“Reconstructing a Sacred Barrier: Testing the Virtual Waters of 3D Modeling”
The following is a lightning talk I gave on February 6, 2016 as part of the NYCDH Week Kickoff Gathering at Fordham University. It’s an update on my process and progress since beginning the project I detailed in the previous post.
I work on Byzantine rock-cut architecture in Cappadocia, a region in Turkey. Essentially my work is phenomenology, trying to decipher the lived experience in medieval monuments that are now abandoned, often badly damaged. At the heart of it, my work is about seeing—hopefully as the Byzantines did—using technology to “see” what is no longer there anymore, to notice details and re-imagine spaces that were once full of people and music and chanting and colorful clothing and flickering candlelight.
As you can see here (above), now most of them are full of dust.
My NYC-DH project will take my photos of a ninth-century chapel (with a tomb wall that was destroyed in the 1980s) and merge them with historical photos of the tomb wall intact. (See Jerphanion’s image, above).
This is still a work in progress.
The ultimate goal is to determine what viewers would have seen from a small window in the wall, from either side. This is part of a larger experiment wherein I model Cappadocian spaces using a variety of tools and techniques—photogrammetry, vector illustration or polygon mesh models, even pencil sketches and digital photographs—in order to capture the essence of a space.
This is a screenshot (above) of a first attempt at merging these two sets of photos using photogrammetry software to “stitch” them together and create an interactive model.
So far, my models aren’t pretty. But I’m here to argue that actually the process, the technique of creating a model is how we learn to see. The beauty, the quality of the replica is actually less important than what we learn from doing things that the space guides us to articulate or emphasize.

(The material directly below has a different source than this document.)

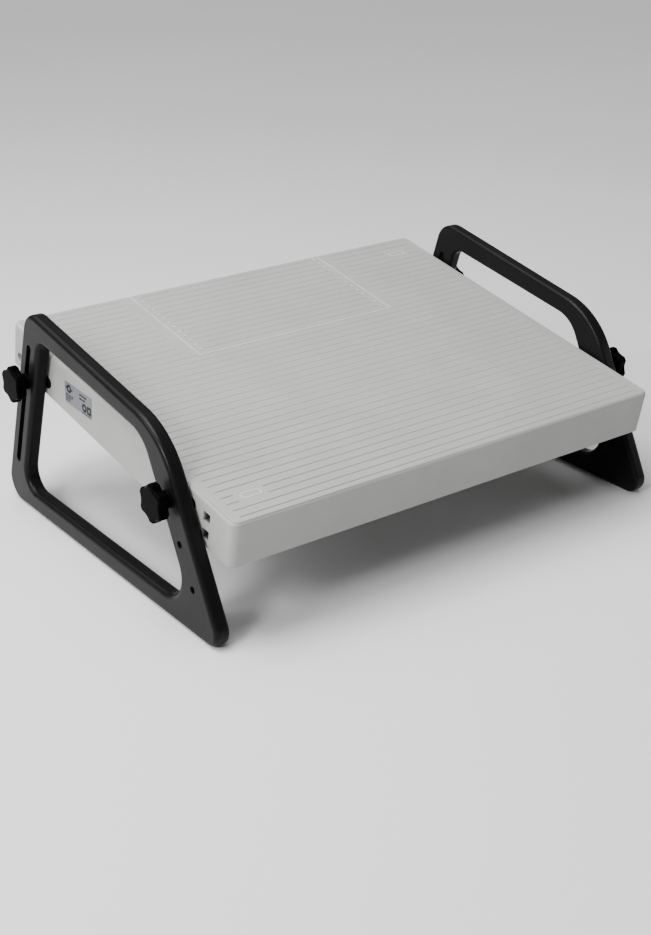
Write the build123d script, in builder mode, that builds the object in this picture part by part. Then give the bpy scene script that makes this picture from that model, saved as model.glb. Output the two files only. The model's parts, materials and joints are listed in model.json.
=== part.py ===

My original photogrammetry experiment didn’t work. That’s okay! I attempted to use historical photos within AgiSoft Photoscan, but the software couldn’t find a camera angle (because they’re just scans) so the older images did not register as useable data.
However, I was able to determine that the window was placed almost directly across from a niche on the opposite wall. This offers possibilities for interpretation already. And, I can use this model as background to trace the floor plan and create an architectural plan that is closer to actual scale. I can also use screenshots from the photogrammetry model when creating a vector illustration in SketchUp to achieve accurate proportions.
That is the next step: an illustrated model in SketchUp. The one above is a very simplified draft of a different chapel. So far it is lacking in detail and incomplete, but from it I learned a lot about how I estimated the proportions of the monument versus how they really measure up. I can start to look at the relationships between the ceiling decoration and other parts of the space.
The way we engage with ancient and medieval spaces is inevitably mediated by images of them, and by technology. We think of models as alternative or additive accessories to historical knowledge—even in our terminology: things like Virtual Reality, or Augmented Reality.
But there’s no one kind of representation that will replace lived experience. So by experiencing multiple types of modeling, and particularly by using them as interpretative rather than representative images, we see that they are also a way of breaking apart our preconceived notions about spaces and the past, revealing relationships between smaller elements and viewers.